Tuesday, July 15, 2008


I know I can be cynical with the best of them, but the truth is I tend to like people, which certainly makes travel more enjoyable. As a former French major and hopeless Francophile, I often find myself defending (sincerely) the French people against the standard criticisms. I’m not being a snob. Though they’re more formal and not as gregarious as some people and, yes, proud of their culture, the French I’ve known have been friendly and kind and quite intelligent.

I recall fondly, for example, sharing dinner (Spring 2007) in the apartment of a Parisian home exchange family whose teenage son we were going to host in New York. The food and wine were, not surprisingly, excellent, as was the conversation (all in French and, yes, mine is admittedly rusty). I was especially impressed by the father who prepared the duck and told us all about the recipe, and likewise could discuss the wines at length. Pretty standard in France, but as the topics veered from music to literature to politics to travel, he spoke about every subject with enthusiasm and intelligence. The punch line is that he’s a cop. A chief homicide detective, but still…. And that’s what I like about the French.

So I prefer to let people surprise me, which of course leads me to Istanbul and the Turks.

Backtrack to the week before my departure: I’m in the office of my orthopedist having my sprained hip flexor tendon checked out before leaving town. He asks where I’m going and I say Turkey. He’s astonished that I would want to do such a thing. Why go to Turkey? They’re nasty there. They lie, they steal, they cheat. They just want your money. Not a good country.

Did I mention that he’s Greek? And I’m guessing in his late 60s? Apparently the Greek-Turk rivalry is finally fading, at least among the young, but this otherwise intelligent man was convinced the Turks were a lost cause.
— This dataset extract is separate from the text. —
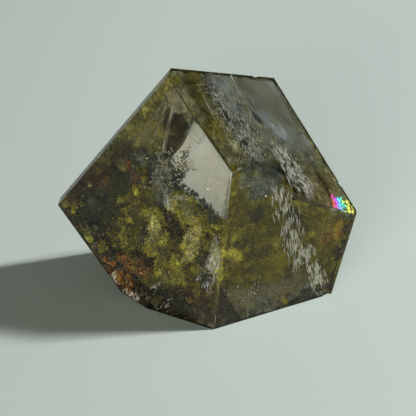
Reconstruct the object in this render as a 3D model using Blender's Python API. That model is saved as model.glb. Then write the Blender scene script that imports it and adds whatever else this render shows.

And of course when you travel in the most touristy areas, you have to contend with all the cheats and hustlers a culture can produce, be you in Beijing or Paris, Istanbul or Moscow. Taking the bus into town from Ataturk Airport, I paid for three 9 lira tickets with two 20s, and was given only 3 lira change. When I pointed this out, the guy pretended that he hadn’t noticed that the bills I gave him were both 20s. Yeah, right. Likewise, touristy restaurants in Istanbul are known to add hidden charges to bills and pull a variety of bait and switch tactics. So it is easy to have a bad experience that can sour you on the whole trip, but if you’re wise you’ll keep things in perspective. I know whereof I speak, having managed to have a great time in China after getting my $2,000 video camera stolen in Beijing.

Now (finally) to the point: the people in Istanbul were great! Except for a couple of hustlers, we were treated very well indeed by friends and strangers. We had the great fortune of being hosted by the incredible Fatma and her cordial husband Ayhan, our home exchange partners who will be visiting us in New York next year. This was a non-simultaneous exchange, with them staying elsewhere while we occupied their house and played with their cat and dog. But Fatma was ubiquitous, showing us around town, taking us to the arena twice to see Turkey in the European Cup (see next post), hosting a dinner party for us on her patio with ten of her friends, helping us shop for anything we needed, leading us and our friends and her friends on a cruise up the Bosporus for dinner in a fishing village at the mouth of the Black Sea. Fatma is a doctor twice over, an eye surgeon and a doctor of forensics who works for the court. Walk down the street with her and it seems on every block she knows someone or has a friend who runs this store or restaurant. We’ve had some wonderful home exchange experiences, but she certainly wins the first-place prize as our most ingratiating host. We’re already intimidated trying to figure out how we’re going to match her efforts when she and Ayhan come our way.

As many of you have no doubt heard me say far too often, this is the second great advantage of home exchange (the first being money). You get to meet people who aren’t trying to sell you something. Through Fatma we met and hung out with about twenty people from Istanbul. I’ll write more about my impressions of the city in a future post, but if there’s a Turkish stereotype, so far it’s definitely a positive one.